While accounting for a small percentage of the primetime line-up, original series are a key component of FX's schedule and brand identity. Original series help to set the conversation, but movies still comprise the bulk of the programming and the ratings.
Most cable networks air the majority of their original signature series in the less competitive summer months, but FX likes to play in the pond with the broadcast networks, heavying up on originals in September and January. FX blatantly bucks the cable trend of launching and showcasing marquee programming in the summertime, typically running just one or two hours of originals over the course of the summer. This year the net will mix things up, launching four comedies in June.
When originals are on the air they tend to run mid-week, Monday through Thursday, and always at 10PM for content reasons. However, the door has been opened to moving a drama such as JUSTIFIED to the 9PM slot, thereby creating a companion programming strategy for dramas.
Last year FX added TWO AND A HALF MEN to the primetime line-up; the first time an acquired off-net comedy ran in primetime in a few years (THAT ˜70s SHOW was once a Friday night staple). The program is not used as a strip, but acts a two-hour comedy block on Thursdays and Saturdays. TWO AND A HALF MEN also runs in daytime / early fringe along with some other acquired sitcoms (MALCOLM IN THE MIDDLE, THE BERNIE MAC SHOW). HOW I MET YOUR MOTHER joined the line-up this fall with less success.
FEBRUARY 2012 PRIMETIME RATINGS ANALYSIS:
Live Primetime Ratings Comparison / February 2012 vs. February 2011 (% Change)
Source: The Nielsen Company's National Television Audience Sample
FEBRUARY 2012: FX took a tumble this February with double digit declines across the board as compared to last year. Hardest hit was the prized younger 18-49 demo. Median age topped 40 on all nights but Thursdays this month, a rarity for FX. The ratings for 25-54 audiences were slightly higher than the 18-49 ratings, another rarity for the net. Men and households did show slight increases vs. last month, as women took another downturn. In the end, this was one of FX’s older and more male months.

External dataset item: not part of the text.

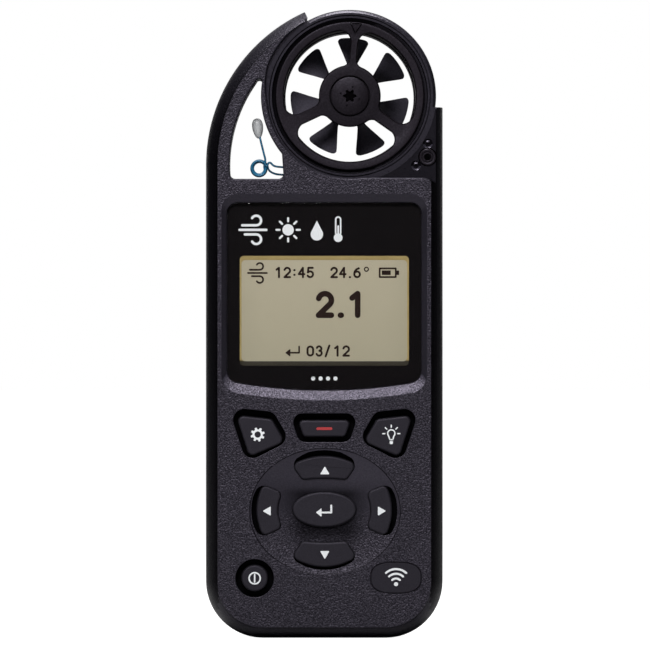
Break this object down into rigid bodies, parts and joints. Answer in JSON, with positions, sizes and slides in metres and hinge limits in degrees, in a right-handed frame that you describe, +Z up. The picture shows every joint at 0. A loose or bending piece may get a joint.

JUSTIFIED was the signature program of record in February, running on Tuesday nights. In the second month of its third season, the program maintained its premiere month live men 18-49 audience, but compared to February 2011, men 18-49 ratings are off by 23%. Women, who were never an important audience segment for the show, are off by 32% vs. last month and 25% vs. last year. FX, looking at time-shifted audiences as well as live audiences, reported an 8% growth among adults 18-49 and a fourth season renewal.
Original FX programming could also be found on Thursday nights where ARCHER and UNSUPERVISED run at 10 and 10:30PM. The 8 – 10PM block is usually filled with TWO AND A HALF MEN. That program has been slipping for the past six months or so, and adult 18-49 ratings were 37% lower vs. last year. But, men 18-49 ratings dropped by just 2% vs. last month, so maybe the program has found its new level. A new Charlie Sheen comedy is set to launch on FX in June, so let’s hope so!
ARCHER was the only returning program to gain audience vs. last year, and that is not just because the program rotation does not include any encores this year. Original, or premiere telecasts are performing nearly 30% better on core men 18-49 this year. ARCHER has also received a renewal notice. UNSUPERVISED is not performing as well as ARCHER, dropping nearly 50% of the lead-in audience.
As always, the key component on FX’s line-up is blockbuster theatricals. The network is still one of the more aggressive in acquiring box office hits, and so we can expect movies to be a big part of the FX programming strategy for the next few years. Most recent acquisitions were Chronicle, Red Tails and Underworld Awakening. In 2011 FX acquired 19 of the year’s highest grossing films, or two-thirds of the films that topped $100 million at the box-office, including Mission Impossible-Ghost Protocol, The Girl with the Dragon Tattoo and We Bought a Zoo. But anyone (or at least most cable nets) can buy a movie. FX fosters an ideal environment for theatricals, whether they are gritty, family-oriented or based on comic book super heroes. And when FX employs creative scheduling it can really hit a home run. This month viewers were treated to a “No More Football Blues Marathon” (Star Trek) and a “Valentines Weekend Marathon” (The Proposal). Both stunts performed admirably, topping the charts for men and women respectively. Unfortunately, the rest of the titles underperformed, and dragged the bottom-line ratings down with them. On average movie ratings were off by 20% or so for men and about 15% for women. Looks like it's time to roll out some of those new titles.